AFAIK implementation of variant type goes like this: there is some kind of table for every type variant supports, you register all types variant class must support in that table. Table provides functions for creating type, destroying type, (de)serializing type, and possibly information about amount of memory required by one object of the type. The table can contain optional information you want, and you can convert entire registration procedure into macros+template combo. As you can see, this is not something that is done automatically by compiler, but something that involves plenty of hassle and must be taken care of by programmer. Also, things get much more fun if program must be able to take types developed externally (in plugins, etc).

As a result of language restrictions, the better idea would be to avoid situations when you need to "return type" when possible - variant systems aren't exactly difficult, but they aren't much fun either, due to all necessary sanity checks and conversions. Example problem: if you pass a string in variant type to a function that is supposed to take a float, should this function attempt to convert string to float? If conversion fails, should it crash/throw exception, or assume that variable has default value? If there's default value for failed conversions, what should it be and how should it be passed? And so on. This isn't a rocket science, but it is quite annoying to deal with.
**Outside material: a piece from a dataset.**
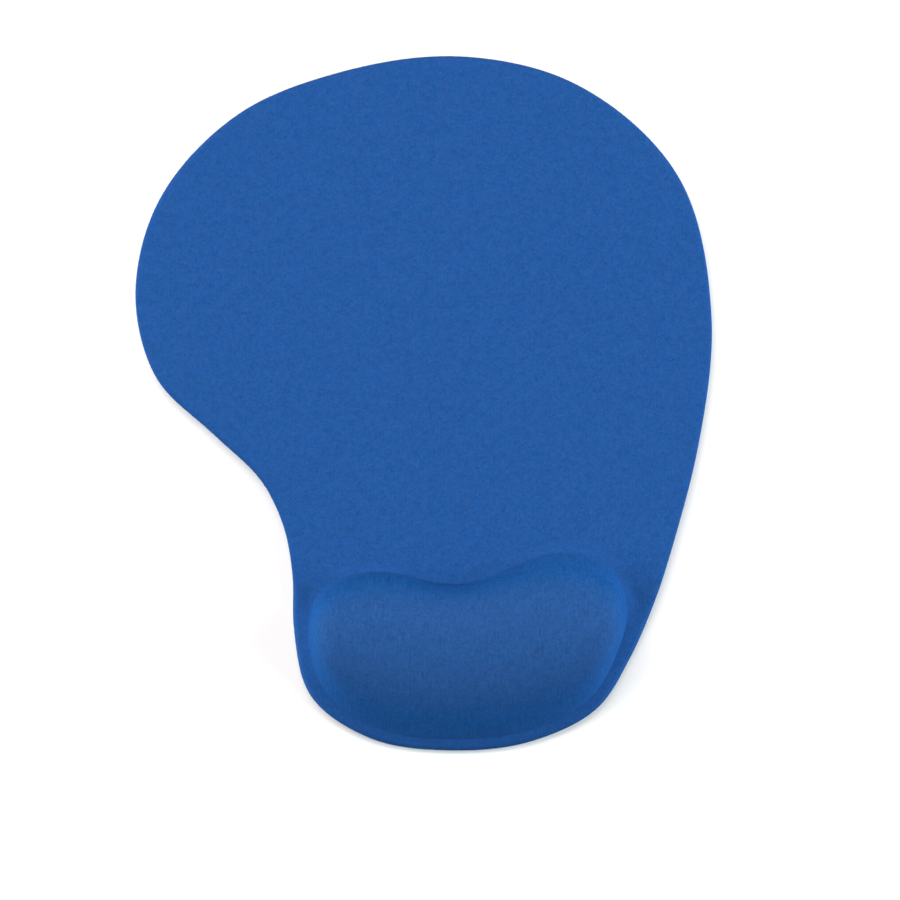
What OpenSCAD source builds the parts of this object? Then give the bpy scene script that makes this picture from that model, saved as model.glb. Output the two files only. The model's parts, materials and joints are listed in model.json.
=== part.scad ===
// Mouse mat with a built-in gel wrist rest, as the layers that it is laminated from.
// Origin on the desk, below the middle of the outline. X runs across, +Y away from the user, +Z up.

/* [Size] */
// Width of the mat, side to side
mat_w = 191; // [170:1:230]
// Length of the mat, from the user's edge to the far edge
mat_l = 230; // [205:1:280]
// Height of the rest's crest above the desk
rest_h = 20; // [15:0.5:26]

/* [Layers] */
// Thickness of the non-slip base sheet
base_t = 1.0; // [0.6:0.1:2]
// Thickness of each sheet of adhesive
glue_t = 0.1; // [0.05:0.01:0.2]
// Thickness of the foam core
foam_t = 1.8; // [1:0.1:3]
// Thickness of each plastic film
film_t = 0.15; // [0.1:0.01:0.3]
// Thickness of the knitted cover
cover_t = 0.5; // [0.3:0.05:0.8]

/* [Rim] */
// Width of the cover's solid lip, where it is pressed down on the base
lip_w = 1.2; // [1:0.1:1.6]
// Share of the cover's height at the rim that stands upright
lip_side_share = 0.4; // [0.2:0.05:0.5]
// Width of the rounding from the lip up to the flat of the mat
rim_w = 2.4; // [2:0.1:2.8]
// Fullness of that rounding (1 is a quarter of an ellipse, less is squarer)
rim_power = 0.8; // [0.6:0.05:1]

/* [Rest] */
// Widest stretch of mat that rises gently to the foot of the rest
apron_w = 5; // [3:0.5:6]
// Height gained over that stretch
apron_rise = 1.1; // [0.4:0.1:1.5]
// Share of the rest's width that its crest runs along
crest_share = 0.72; // [0.65:0.01:0.8]
// How far the crest falls towards each end
crest_fall = 0.5; // [0:0.5:3]
// Roundness of the steep side facing the mat (less is steeper at the foot)
front_round = 0.42; // [0.35:0.01:0.8]
// Roundness of the long slope under the wrist
back_round = 1.3; // [1:0.05:1.4]

/* [Smoothness] */
// Straight pieces from one outline point to the next
steps = 4; // [3:1:6]

/* [Hidden] */

// Points of the two outlines, counterclockwise from the middle of the user's edge:
// [mat x, mat y, foot of the rest x, y] for a mat of drawn_w x drawn_l
drawn_w = 191.2;
drawn_l = 230;
KNOTS = [
    [8, -114.9, 9, -111],
    [37, -111.5, 37, -107.5],
    [58, -100.5, 55, -97.5],
    [68.5, -84, 63.9, -81.6],
    [76, -67, 67, -70],
    [84, -42, 65.2, -60.2],
    [91, -14, 60, -53.2],
    [95.4, 29, 51, -49.5],
    [84, 76, 40, -50.2],
    [48, 107, 29, -54.2],
    [14, 114.9, 20, -58.2],
    [-28, 109.7, 15, -59.6],
    [-62, 95.6, 11, -59.9],
    [-90, 63, 7, -59.8],
    [-95.5, 31, 3, -59.2],
    [-88.5, 8, -1, -58.2],
    [-69.5, -10.5, -6, -56.9],
    [-53, -27, -15.5, -55.6],
    [-46.5, -41, -28, -58.5],
    [-43.6, -57, -35.8, -65],
    [-43.2, -74, -38.1, -74.7],
    [-37.5, -97, -33.2, -94.4],
    [-17.5, -111, -16, -107.5]
];
scale_x = mat_w / drawn_w;
scale_y = mat_l / drawn_l;

// Heights of the layers' upper faces where the mat is flat
glue_z = base_t + glue_t;
foam_z = glue_z + foam_t;
back_z = foam_z + glue_t + film_t;
mat_z = back_z + film_t + cover_t;
foot_z = mat_z + apron_rise;
// Top of the lip's upright side
side_z = mix(glue_z, mat_z, lip_side_share);

// How far the base's adhesive stops short of the edge
glue_gap = 0.3;

// The crest is a straight line across the rest, and its middle is the top
crest_x = 14.5 * scale_x;
crest_y = -76.5 * scale_y;
crest_half = 43 * scale_x;

// Distances from foot to crest between which the side turns from steep to long
short_run = 12.5;
long_run = 38;
// Power that sets how flat the rest is along its crest
crest_power = 2.45;
// Fractions of the way from foot to crest at which the rest is cut into rings
CUTS = [0, 0.05, 0.13, 0.25, 0.42, 0.62, 0.85];

mat_loop = smooth_loop([for (k = KNOTS) [k[0] * scale_x, k[1] * scale_y]]);
foot_loop = smooth_loop([for (k = KNOTS) [k[2] * scale_x, k[3] * scale_y]]);
count = len(mat_loop);
// Width of the gentle rise at each point, no more than a share of the room up to the rim
apron_room = 0.7;
APRON = [for (i = [0:count - 1])
    min(apron_w, apron_room * (norm(mat_loop[i] - foot_loop[i]) - rim_w))];

function unit(v) = v / norm(v);
function mix(a, b, t) = a + (b - a) * t;
function at(v, i) = v[(i + len(v)) % len(v)];

// Direction of a curve through the points v at point i, the nearer neighbour counting more
function heading(v, i) = let(back = at(v, i) - at(v, i - 1), on = at(v, i + 1) - at(v, i))
    (unit(back) * norm(on) + unit(on) * norm(back)) / (norm(on) + norm(back));

// Point at fraction t of the cubic from point i to the next one
function between(v, i, t) = let(p = at(v, i), q = at(v, i + 1), d = norm(q - p))
    mix(p, q, t * t * (3 - 2 * t))
    + t * (1 - t) * d * ((1 - t) * heading(v, i) - t * heading(v, i + 1));

function smooth_loop(v) =
    [for (i = [0:len(v) - 1], k = [0:steps - 1]) between(v, i, k / steps)];

// A closed loop moved by d towards its inside
function inset(loop, d) = [for (i = [0:len(loop) - 1])
    let(t = unit(at(loop, i + 1) - at(loop, i - 1))) loop[i] + d * [-t[1], t[0]]];

function raised(loop, z) = [for (p = loop) [p[0], p[1], z]];

// The point of the crest that foot point p climbs to
function crest_point(p) = [mix(crest_x, p[0], crest_share), crest_y];
function crest_z(x) = rest_h - crest_fall * pow((x - crest_x) / crest_half, 2);

// Share of the height gained at fraction t of the way to the crest
function climb(t, run) = pow(1 - pow(1 - t, crest_power),
    mix(front_round, back_round, max(0, min(1, (run - short_run) / (long_run - short_run)))));

// Ring of the rest at fraction t of the way to its crest, d under the outer skin
function rest_ring(t, d) = let(low = inset(foot_loop, d)) [for (i = [0:count - 1])
    let(top = crest_point(foot_loop[i]), p = mix(low[i], top, t))
    [p[0], p[1], mix(foot_z, crest_z(top[0]), climb(t, norm(foot_loop[i] - top))) - d]];

// Ring where the mat starts to rise (share 1) or part of the way up to the foot, d under the skin
function apron_ring(share, d) = [for (i = [0:count - 1])
    let(out = unit(mat_loop[i] - foot_loop[i]), p = foot_loop[i] + out * APRON[i] * share)
    [p[0], p[1], mat_z + apron_rise * pow(1 - share, 2) - d]];

// All rings of the raised part from the crest outwards, d under the outer skin
function rest_rings(d) = concat(
    [for (k = [len(CUTS) - 1:-1:0]) rest_ring(CUTS[k], d)],
    [apron_ring(0.5, d), apron_ring(1, d)]);
function crest_top(d) = [crest_x, crest_y, rest_h - d];
function reversed(v) = [for (i = [len(v) - 1:-1:0]) v[i]];

// Solid skinned over rings of equal count, closed by a fan to a point at each end
module skin(rings, first, last) {
    n = len(rings[0]);
    end = len(rings) * n;
    sides = [for (r = [0:len(rings) - 2], i = [0:n - 1])
        let(j = (i + 1) % n, a = r * n, b = a + n)
        each [[a + i, a + j, b + j], [a + i, b + j, b + i]]];
    caps = [for (i = [0:n - 1])
        let(j = (i + 1) % n) each [[end, j, i], [end + 1, end - n + i, end - n + j]]];
    polyhedron(points = concat([for (r = rings) each r], [first, last]),
        faces = concat(sides, caps), convexity = 6);
}

// Flat sheet of the mat's outline, d inside it
module flat_sheet(d, z, t) {
    translate([0, 0, z])
        linear_extrude(t)
            polygon(inset(mat_loop, d));
}

// Outer skin of the cover, from the crest out and down the rounded rim to the lip's underside
function cover_outside() = concat(rest_rings(0), [
    for (a = [90:-30:0])
        raised(inset(mat_loop, rim_w * (1 - pow(cos(a), rim_power))),
            mix(side_z, mat_z, pow(sin(a), rim_power))),
    raised(mat_loop, glue_z)]);

// A skin under the cover, from the crest out and straight down at distance w inside the rim
function under_skin(d, w) = concat(rest_rings(d), [
    raised(inset(mat_loop, w), mat_z - d),
    raised(inset(mat_loop, w), glue_z)]);

module base_sheet() {
    color([0.07, 0.07, 0.08])
        flat_sheet(0, 0, base_t);
}

module base_adhesive() {
    color([0.85, 0.8, 0.6])
        flat_sheet(glue_gap, base_t, glue_t);
}

module foam_core() {
    color([0.2, 0.2, 0.22])
        flat_sheet(lip_w + film_t, glue_z, foam_t);
}

module top_adhesive() {
    color([0.85, 0.8, 0.6])
        flat_sheet(lip_w + film_t, foam_z, glue_t);
}

module gel_backing_film() {
    color([0.75, 0.8, 0.85])
        flat_sheet(lip_w + film_t, foam_z + glue_t, film_t);
}

module gel_core() {
    color([0.55, 0.75, 0.9])
        skin(rest_rings(cover_t + film_t), crest_top(cover_t + film_t), [crest_x, crest_y, back_z]);
}

module cover_film() {
    color([0.6, 0.7, 0.85])
        skin(concat(under_skin(cover_t, lip_w), reversed(under_skin(cover_t + film_t, lip_w + film_t))),
            crest_top(cover_t), crest_top(cover_t + film_t));
}

module fabric_cover() {
    color([0.1, 0.3, 0.62])
        skin(concat(cover_outside(), reversed(under_skin(cover_t, lip_w))),
            crest_top(0), crest_top(cover_t));
}

base_sheet();
base_adhesive();
foam_core();
top_adhesive();
gel_backing_film();
gel_core();
cover_film();
fabric_cover();
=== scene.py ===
# Mouse mat with a built-in gel wrist rest. Metres, in the CAD model's frame.
import json
import math

import bpy
import numpy as np
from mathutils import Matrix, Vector
from mathutils.geometry import delaunay_2d_cdt


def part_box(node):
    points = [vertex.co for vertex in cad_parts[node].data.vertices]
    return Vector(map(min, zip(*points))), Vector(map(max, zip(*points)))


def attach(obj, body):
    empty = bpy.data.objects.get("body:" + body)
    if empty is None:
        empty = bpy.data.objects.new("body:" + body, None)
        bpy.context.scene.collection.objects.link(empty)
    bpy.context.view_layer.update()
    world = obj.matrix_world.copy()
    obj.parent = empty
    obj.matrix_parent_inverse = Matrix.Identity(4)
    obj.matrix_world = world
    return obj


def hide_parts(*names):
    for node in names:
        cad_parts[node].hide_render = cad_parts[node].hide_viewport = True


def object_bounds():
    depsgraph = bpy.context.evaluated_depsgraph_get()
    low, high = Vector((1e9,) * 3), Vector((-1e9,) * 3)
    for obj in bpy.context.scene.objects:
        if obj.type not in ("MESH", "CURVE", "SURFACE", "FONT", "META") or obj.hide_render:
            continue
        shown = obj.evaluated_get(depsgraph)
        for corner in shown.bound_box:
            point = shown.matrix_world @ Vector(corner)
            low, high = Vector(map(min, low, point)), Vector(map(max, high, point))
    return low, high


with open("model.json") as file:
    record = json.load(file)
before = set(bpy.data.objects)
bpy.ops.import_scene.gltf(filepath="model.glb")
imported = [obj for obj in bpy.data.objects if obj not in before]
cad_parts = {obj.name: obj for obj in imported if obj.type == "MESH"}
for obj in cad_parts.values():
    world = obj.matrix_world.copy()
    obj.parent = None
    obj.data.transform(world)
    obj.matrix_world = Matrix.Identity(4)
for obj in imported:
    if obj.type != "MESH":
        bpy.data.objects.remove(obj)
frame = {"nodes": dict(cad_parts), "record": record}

CAD_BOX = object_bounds()
MM = 0.001

# ---------------------------------------------------------------- sizes, in millimetres

# The same outline points as in the CAD: mat x, y and foot of the rest x, y
KNOTS = np.array([
    [8, -114.9, 9, -111], [37, -111.5, 37, -107.5], [58, -100.5, 55, -97.5],
    [68.5, -84, 63.9, -81.6], [76, -67, 67, -70], [84, -42, 65.2, -60.2],
    [91, -14, 60, -53.2], [95.4, 29, 51, -49.5], [84, 76, 40, -50.2],
    [48, 107, 29, -54.2], [14, 114.9, 20, -58.2], [-28, 109.7, 15, -59.6],
    [-62, 95.6, 11, -59.9], [-90, 63, 7, -59.8], [-95.5, 31, 3, -59.2],
    [-88.5, 8, -1, -58.2], [-69.5, -10.5, -6, -56.9], [-53, -27, -15.5, -55.6],
    [-46.5, -41, -28, -58.5], [-43.6, -57, -35.8, -65], [-43.2, -74, -38.1, -74.7],
    [-37.5, -97, -33.2, -94.4], [-17.5, -111, -16, -107.5],
], float)
SPAN = 16  # points from one knot to the next


def top_of(node):
    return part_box(node)[1][2] / MM


BASE_Z = top_of("base_sheet")
GLUE_Z = top_of("base_adhesive")
BACK_Z = top_of("gel_backing_film")
CREST_Z = top_of("fabric_cover")
COVER_T = CREST_Z - top_of("cover_film")
FILM_T = top_of("cover_film") - top_of("gel_core")
MAT_Z = BACK_Z + FILM_T + COVER_T
MAT_W = (CAD_BOX[1][0] - CAD_BOX[0][0]) / MM
MAT_L = (CAD_BOX[1][1] - CAD_BOX[0][1]) / MM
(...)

For example, you could get rid of "void*" (if function takes pointer as an argument, then I would assume that poitner can be NULL/0. So "void*" arguments aren't exactly a good idea). arguments in your functions and use templates to make compiler generate code your want for types you actually use in your program. If templates are not an option, then you need some kind of "variant" type (preferably developed by somebody else), ... or you could switch to another language that provides type information you need. You don't have to use C++, any tool that does the job will do. Relying on RTTI also isn't a perfect solution, becuase if you manage to pass a pointer to something that does NOT contain type information, you'll get a non-standard exception (__non_rtti_object).

Answer 2

C++ is a statically typed language, thus types only really exist in a meaningful way at the compile time, not at runtime. At runtime the best C++ can give you is RTTI which provides you with things like dynamic_cast<> and typeid(), which are however limited to giving you information along the inheritance hierarchy only, i.e. if you have

class Base
class DerivedA : public Base
class DerivedB : public Base

and you have a Base* or Base& you can find out if it's a Base, a DerivedA or a DerivedB. However in your case you only have a void*, which is completely outside of any inheritance hierarchy and thus has no type information associated with it. Thus all typeid() will tell you is that you have a void*, it won't tell you whatever type might hide behind it.

Furthermore a construct like:

print <typeid(myvector.at(2))> (myvector.at(2));

wouldn't work in C++ either, as the type for a template also needs to be known at compile time. Here however the type of .at(2) would only be known at runtime.

So to solve your problem you have to do the type handling yourself. Meaning you have to store the type along with the object you want to store, which would look something like this:

struct Value
{
  enum { kInt, kString } type;
  union { 
    int   vInt;
    char* vChar;
  } value;
};

[...]

Value v;
v.type = Value::kInt;
v.value.vInt = 5;

switch(v.type)
{
   case Value::kInt:
     // do int specific stuff
     break;

   case Value::kString:
     // do string specific stuff
     break;
}

The boost::variant<> class that visitor mentioned provides basically the above in a nicely packaged way.

Another thing worth to mention is decltype, decltype is new in C++11 standard and allows you to get the actual type of an object and thus you can write code like:

int a;
decltype(a) b;

Where b gets the same type as a, i.e. int. This sounds exactly like what you want, but it is not, decltype() has the same restrictions as before. It can only work when the type is already known at compile time, it can't do anything with types only known at runtime. Thus it will not work in your situation and is only really useful when doing some more complex template programming.

Long story short, use boost::variant<> or write yourself a class that works in a similar way.

Answer 3

If you have a limited list of types you want to support, use boost::variant<int, float, const char*, ...> instead of boost::any (or void*). Then you can define a visitor to call the correct instantiation of the print function.

#include <boost/variant.hpp>
#include <boost/foreach.hpp>
#include <vector>
#include <algorithm>
#include <iostream>

template <class T>
void print(T t)
{
    std::cout << t << '\n';
}

struct print_visitor: boost::static_visitor<void>
{
    template <class T>
    void operator()(T t) const { print(t); }
};

int main()
{
    typedef boost::variant<int, double, const char*> Variant;
    std::vector<Variant> vec;
    vec.push_back(13);
    vec.push_back(3.14);
    vec.push_back("Hello world");
    BOOST_FOREACH(const Variant& v, vec) {
        boost::apply_visitor(print_visitor(), v);
    }
} 

With a void* or a boost::any, I don't think you can do better than use a long if-chain to test all supported types.

Answer 4

PART 1: I'm not quite sure I fully understand your query, but have you looked at the header file <typeinfo>? struct type_info may be what you're looking for.